## Provided records
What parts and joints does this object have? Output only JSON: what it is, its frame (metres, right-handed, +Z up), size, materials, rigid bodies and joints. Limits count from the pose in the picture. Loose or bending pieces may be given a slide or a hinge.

...

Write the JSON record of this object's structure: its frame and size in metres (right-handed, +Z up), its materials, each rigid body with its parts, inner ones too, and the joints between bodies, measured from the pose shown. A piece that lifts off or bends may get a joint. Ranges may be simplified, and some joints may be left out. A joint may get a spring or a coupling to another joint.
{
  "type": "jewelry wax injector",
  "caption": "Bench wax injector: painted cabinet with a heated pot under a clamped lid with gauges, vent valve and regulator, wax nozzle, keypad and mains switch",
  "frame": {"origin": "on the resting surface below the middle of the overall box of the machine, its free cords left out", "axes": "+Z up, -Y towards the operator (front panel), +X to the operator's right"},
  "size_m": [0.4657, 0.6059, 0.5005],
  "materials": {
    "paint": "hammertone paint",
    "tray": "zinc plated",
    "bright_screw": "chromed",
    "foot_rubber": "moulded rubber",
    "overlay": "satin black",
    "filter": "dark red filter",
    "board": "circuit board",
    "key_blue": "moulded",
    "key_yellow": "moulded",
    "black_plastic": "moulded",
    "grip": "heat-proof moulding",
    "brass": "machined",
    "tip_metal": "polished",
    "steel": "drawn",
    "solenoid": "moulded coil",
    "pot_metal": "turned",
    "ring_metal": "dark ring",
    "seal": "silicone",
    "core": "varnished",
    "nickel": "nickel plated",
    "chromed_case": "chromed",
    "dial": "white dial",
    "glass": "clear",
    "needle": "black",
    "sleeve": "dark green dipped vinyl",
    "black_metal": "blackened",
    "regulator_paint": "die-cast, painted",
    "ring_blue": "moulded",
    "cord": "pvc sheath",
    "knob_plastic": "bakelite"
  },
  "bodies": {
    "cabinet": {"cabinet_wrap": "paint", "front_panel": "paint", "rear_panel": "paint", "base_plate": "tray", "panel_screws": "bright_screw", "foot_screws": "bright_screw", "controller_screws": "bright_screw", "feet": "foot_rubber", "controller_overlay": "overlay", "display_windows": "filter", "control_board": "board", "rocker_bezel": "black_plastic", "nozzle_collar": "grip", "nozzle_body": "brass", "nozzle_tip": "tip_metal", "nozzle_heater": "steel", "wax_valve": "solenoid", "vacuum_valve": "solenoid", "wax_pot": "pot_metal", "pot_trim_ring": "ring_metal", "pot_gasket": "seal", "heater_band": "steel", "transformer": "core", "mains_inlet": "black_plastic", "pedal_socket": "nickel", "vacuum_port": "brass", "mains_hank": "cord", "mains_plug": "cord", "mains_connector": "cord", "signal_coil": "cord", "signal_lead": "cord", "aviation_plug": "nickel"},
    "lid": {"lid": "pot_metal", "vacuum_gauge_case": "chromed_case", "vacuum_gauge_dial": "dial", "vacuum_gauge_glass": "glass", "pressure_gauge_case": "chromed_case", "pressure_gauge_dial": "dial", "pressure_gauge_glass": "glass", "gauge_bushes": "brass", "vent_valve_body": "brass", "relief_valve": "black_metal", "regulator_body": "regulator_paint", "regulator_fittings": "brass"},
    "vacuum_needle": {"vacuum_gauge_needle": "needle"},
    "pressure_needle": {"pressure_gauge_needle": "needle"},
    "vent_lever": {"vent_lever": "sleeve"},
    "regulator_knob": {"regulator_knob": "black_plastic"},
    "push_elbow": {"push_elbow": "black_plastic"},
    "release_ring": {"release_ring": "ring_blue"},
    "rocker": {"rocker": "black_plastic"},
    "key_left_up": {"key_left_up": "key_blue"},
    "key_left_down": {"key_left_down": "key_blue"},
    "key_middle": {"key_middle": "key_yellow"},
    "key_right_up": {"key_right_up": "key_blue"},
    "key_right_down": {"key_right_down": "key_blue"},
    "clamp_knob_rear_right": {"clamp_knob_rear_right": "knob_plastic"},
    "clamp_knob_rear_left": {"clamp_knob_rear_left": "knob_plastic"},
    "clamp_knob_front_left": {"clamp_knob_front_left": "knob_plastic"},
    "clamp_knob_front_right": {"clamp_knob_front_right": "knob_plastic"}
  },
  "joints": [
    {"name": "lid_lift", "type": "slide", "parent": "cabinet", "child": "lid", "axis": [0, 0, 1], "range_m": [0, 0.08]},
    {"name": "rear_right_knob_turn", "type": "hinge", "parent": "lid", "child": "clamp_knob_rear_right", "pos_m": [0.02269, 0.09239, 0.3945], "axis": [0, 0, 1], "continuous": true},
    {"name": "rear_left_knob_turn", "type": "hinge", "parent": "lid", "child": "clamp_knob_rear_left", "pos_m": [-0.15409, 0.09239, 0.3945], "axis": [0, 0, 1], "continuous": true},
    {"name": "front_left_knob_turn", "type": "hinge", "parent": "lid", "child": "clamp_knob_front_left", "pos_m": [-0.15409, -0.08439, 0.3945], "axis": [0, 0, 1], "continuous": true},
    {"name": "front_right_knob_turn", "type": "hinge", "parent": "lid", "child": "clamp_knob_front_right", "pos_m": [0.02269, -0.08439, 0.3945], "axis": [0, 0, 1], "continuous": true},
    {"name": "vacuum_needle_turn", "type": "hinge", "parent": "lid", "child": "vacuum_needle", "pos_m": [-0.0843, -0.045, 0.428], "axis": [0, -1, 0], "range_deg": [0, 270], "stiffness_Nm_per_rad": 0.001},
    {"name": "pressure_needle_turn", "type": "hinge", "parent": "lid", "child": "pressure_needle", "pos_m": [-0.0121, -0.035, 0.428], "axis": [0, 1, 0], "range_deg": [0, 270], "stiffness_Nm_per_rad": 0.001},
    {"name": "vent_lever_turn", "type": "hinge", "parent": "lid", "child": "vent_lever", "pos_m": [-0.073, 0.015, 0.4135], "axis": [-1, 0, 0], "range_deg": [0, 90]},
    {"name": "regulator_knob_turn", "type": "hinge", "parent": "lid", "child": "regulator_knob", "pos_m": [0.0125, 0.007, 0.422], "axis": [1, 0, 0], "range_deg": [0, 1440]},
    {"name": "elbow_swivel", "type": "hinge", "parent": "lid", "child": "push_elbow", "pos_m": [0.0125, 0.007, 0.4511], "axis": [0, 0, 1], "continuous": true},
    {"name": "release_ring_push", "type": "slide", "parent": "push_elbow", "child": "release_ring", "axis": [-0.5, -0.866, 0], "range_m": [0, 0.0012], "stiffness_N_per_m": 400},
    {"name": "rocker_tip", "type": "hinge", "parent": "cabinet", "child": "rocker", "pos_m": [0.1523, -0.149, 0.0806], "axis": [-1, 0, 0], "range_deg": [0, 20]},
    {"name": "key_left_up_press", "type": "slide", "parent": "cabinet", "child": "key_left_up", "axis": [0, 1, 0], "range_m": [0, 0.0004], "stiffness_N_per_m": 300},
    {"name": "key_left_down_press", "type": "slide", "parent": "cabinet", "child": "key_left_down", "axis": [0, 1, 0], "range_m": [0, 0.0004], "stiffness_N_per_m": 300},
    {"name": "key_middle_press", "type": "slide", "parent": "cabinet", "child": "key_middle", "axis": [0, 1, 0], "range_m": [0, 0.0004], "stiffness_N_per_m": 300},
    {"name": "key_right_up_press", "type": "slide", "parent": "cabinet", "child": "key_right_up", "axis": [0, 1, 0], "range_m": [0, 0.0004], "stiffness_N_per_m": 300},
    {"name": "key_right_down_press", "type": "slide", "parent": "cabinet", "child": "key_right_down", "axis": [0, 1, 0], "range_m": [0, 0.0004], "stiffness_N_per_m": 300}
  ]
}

## Direction
Give only the number of lines that include the word "materials".

## Finished exercise
3